What I learned about thieves who steal from cars:

• They'll sometimes try to wedge a screwdriver or pry bar against the edge of the window. The pressure will collapse the window into a fairly quiet cascade of safety glass.

•  If they have to smash the window, thieves prefer throwing spark plugs: The glass can't withstand a plug's dense ceramic casing.

• Thieves seem to like Del Taco™® fast-food restaurants, where they can buy a meal with your card and get cash with easy pleasure. Ditto McDonalds™®©, I'm told.

• Safety glass isn't safe. My fingers look like they underwent quack acupuncture.

Days pass, already dimming memory of the break-ins. We rebuild the little Frankenstein monsters of our official lives, and even when we're done they're still not right. They're a little off. They're just a little … less.

Several years ago when someone broke into my car, he/she/it stole my stereo and two zippered booklets holding most of my CD collection. I guarantee my taste in music has absolutely no street value. By process of the thief's elimination, I can guess roughly what CD's went missing, but I'm still not sure what I lost; I got a new stereo, but the car around it soon fell apart, so we donated it, stereo and all.

I got another of my daughter's hand-me-ups — a beater of a car I had foolishly believed thieves would avoid — which doesn't play CDs.

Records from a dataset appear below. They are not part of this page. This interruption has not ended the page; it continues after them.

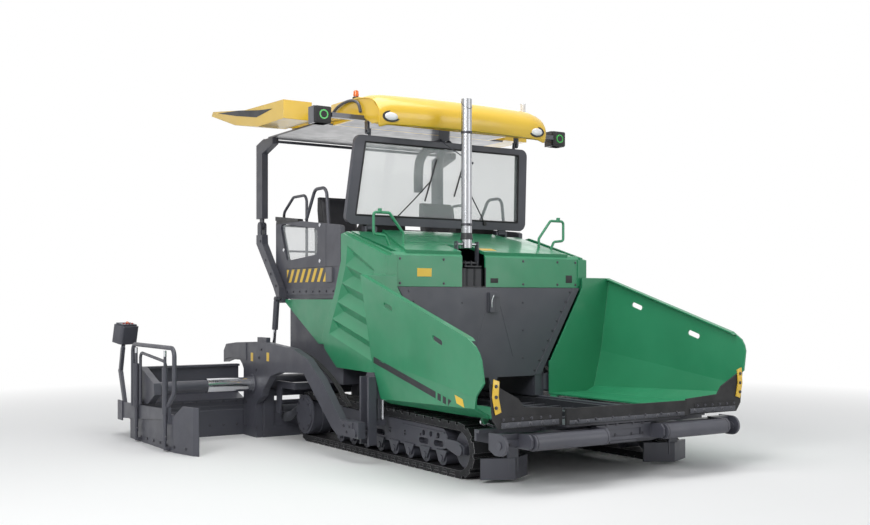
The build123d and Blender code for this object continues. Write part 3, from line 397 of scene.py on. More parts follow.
def tubeMesh(shape, path, radius, sides=12):
    # a round tube along a smooth path through the points given
    points = [Vector(p) for p in path]
    fine = []
    for k in range(len(points) - 1):
        before = points[max(k - 1, 0)]
        after = points[min(k + 2, len(points) - 1)]
        for step in range(6):
            t = step / 6
            fine.append(0.5 * ((2 * points[k]) + (points[k + 1] - before) * t
                               + (2 * before - 5 * points[k] + 4 * points[k + 1] - after) * t * t
                               + (3 * points[k] - before - 3 * points[k + 1] + after) * t ** 3))
    fine.append(points[-1])
    rings = []
    side = None
    for k, place in enumerate(fine):
        run = (fine[min(k + 1, len(fine) - 1)] - fine[max(k - 1, 0)]).normalized()
        if side is None:
            side = run.orthogonal().normalized()
        side = (side - run * side.dot(run)).normalized()
        across = run.cross(side)
        rings.append([shape.verts.new(place + radius * (math.cos(a) * side + math.sin(a) * across))
                      for a in [2 * math.pi * n / sides for n in range(sides)]])
    for first, second in zip(rings, rings[1:]):
        for n in range(sides):
            shape.faces.new([first[n], first[(n + 1) % sides], second[(n + 1) % sides], second[n]])
    shape.faces.new(list(reversed(rings[0])))
    shape.faces.new(rings[-1])


skins = {}


def onSkin(node, start, run):
    # where a line from start along run first meets a solid, and the way the solid faces there
    if node not in skins:
        mesh = frame["nodes"][node].data
        skins[node] = BVHTree.FromPolygons([v.co for v in mesh.vertices], [p.vertices for p in mesh.polygons])
    place, normal, _, _ = skins[node].ray_cast(Vector(start), Vector(run))
    if place is None:
        return None, None
    if normal.dot(Vector(run)) > 0:
        normal = -normal
    return place, normal


def onSkinFrom(node, place, facing):
    # place holds the two measures across the ray, facing its axis and where it starts outside the part
    axis, far = facing
    start, run = list(place), [0, 0, 0]
    start.insert(axis, far)
    run[axis] = -1 if far > 0 else 1
    return onSkin(node, start, run)


def skinPlate(shape, node, corners, facing, thick=0.002):
    # a thin plate that lies on the solid's skin
    found = [onSkinFrom(node, corner, facing) for corner in corners]
    if any(place is None for place, _ in found):
        print("a plate misses", node)
        return
    out = sum((normal for _, normal in found), Vector()).normalized()
    addPlate(shape, [place + out * 0.0005 for place, _ in found], out, thick)


def skinBolts(shape, node, places, facing, radius=0.011):
    for corner in places:
        place, normal = onSkinFrom(node, corner, facing)
        if place is not None:
            addBolt(shape, place, normal, radius)


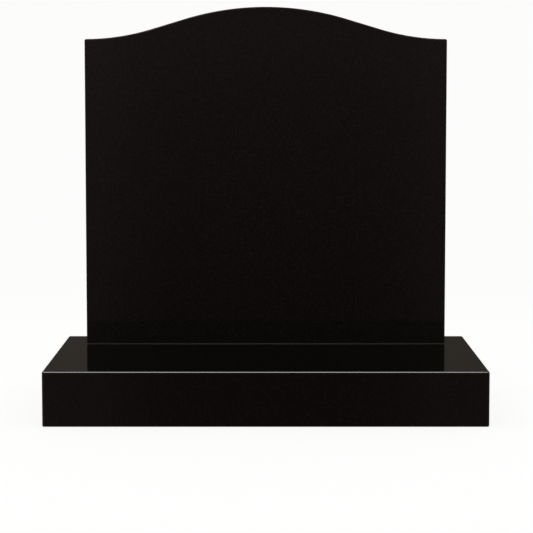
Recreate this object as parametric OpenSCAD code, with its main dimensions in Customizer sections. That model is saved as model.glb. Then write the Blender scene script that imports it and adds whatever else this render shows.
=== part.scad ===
// Upright headstone: a slab with a serpentine top that stands along the back of a low
// rectangular base. Both stones are polished, and every edge has a small flat arris.
// Millimetres. The origin is at the middle of the underside, the face looks to -Y, up is +Z.

/* [Tablet] */
// Width of the tablet, side to side
tablet_w = 538; // [420:1:700]
// Height of the tablet from its foot to the top of its crown
tablet_h = 504; // [350:1:900]
// Thickness of the tablet, front to back
tablet_t = 75; // [50:1:120]

/* [Serpentine top] */
// Height of the crown above the shoulders
crown_rise = 47.5; // [25:0.5:80]
// Length of the straight slope between the crown's arc and the shoulder's arc
slope_l = 52; // [10:1:90]
// Radius of the crown's arc divided by the radius of the shoulder's hollow arc
crown_to_hollow = 1.2; // [0.7:0.05:1.6]

/* [Base] */
// Height of the base
base_h = 76; // [50:1:150]
// Ledge of the base in front of the tablet
front_ledge = 230; // [60:5:320]
// Ledge of the base at each side of the tablet
side_ledge = 36; // [10:1:100]
// Ledge of the base behind the tablet; at 0 the two backs are flush
back_ledge = 0; // [0:5:100]

/* [Edges] */
// Width of the arris, measured along each of the two faces that it joins
arris = 1.5; // [1:0.5:5]

/* [Hidden] */
$fn = 180;

granite = [0.11, 0.10, 0.09];

// The base takes its plan from the tablet and the ledges round it.
base_w = tablet_w + 2 * side_ledge;
base_d = front_ledge + tablet_t + back_ledge;

// The top is one convex arc over the crown, a straight slope that both arcs touch, and a
// hollow arc that runs out level at the side. All of it follows from the half width, the
// rise and the length of the slope.
half_w = tablet_w / 2;
shoulder_h = tablet_h - crown_rise;
radii_sum = (half_w * half_w + crown_rise * crown_rise - slope_l * slope_l) / (2 * crown_rise);
hollow_r = radii_sum / (1 + crown_to_hollow);
crown_r = radii_sum - hollow_r;
slope_angle = atan2(half_w, radii_sum - crown_rise) - atan2(slope_l, radii_sum);
slope_top = [0, tablet_h - crown_r] + crown_r * [sin(slope_angle), cos(slope_angle)];
slope_foot = slope_top + slope_l * [cos(slope_angle), -sin(slope_angle)];

// Cutters run this far past the faces that they cut.
past = 3;
// Cutters that follow on from one another share this much of their length.
lap = 2;

// Puts a shape at the centre of the crown's arc, which is reached from the top of the crown
// so that the arc ends exactly there.
module at_crown_centre() {
    translate([0, tablet_h]) translate([0, -crown_r]) children();
}

// Puts a shape at the centre of the right hollow arc, which is reached from the shoulder so
// that the arc runs out exactly level with it.
module at_hollow_centre() {
    translate([half_w, shoulder_h]) translate([0, hollow_r]) children();
}

// One half of a shape, and its mirror image in the middle plane.
module both_sides() {
    children();
    mirror([1, 0, 0]) children();
}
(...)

So I stopped listening to CDs. Screw it.

The replacement passenger window whistles when I drive, because thieves bent the door frame getting in. Sentimental bits are gone with my wallet, but I'm not sure quite what. A begrudging cell phone user who only this year got around to texting, I'll have to deal with programming a new phone whenever I get around to one. I'm untethered again in case of emergency. Screw it.

I hear what you're thinking: Shut up, already. In the grand panoply of human misfortune, this is nothing. Join the club. Get over it.

My thoughts exactly, as I swept up chips of safety glass in my car and pretended they were diamonds, so many I could just throw them away.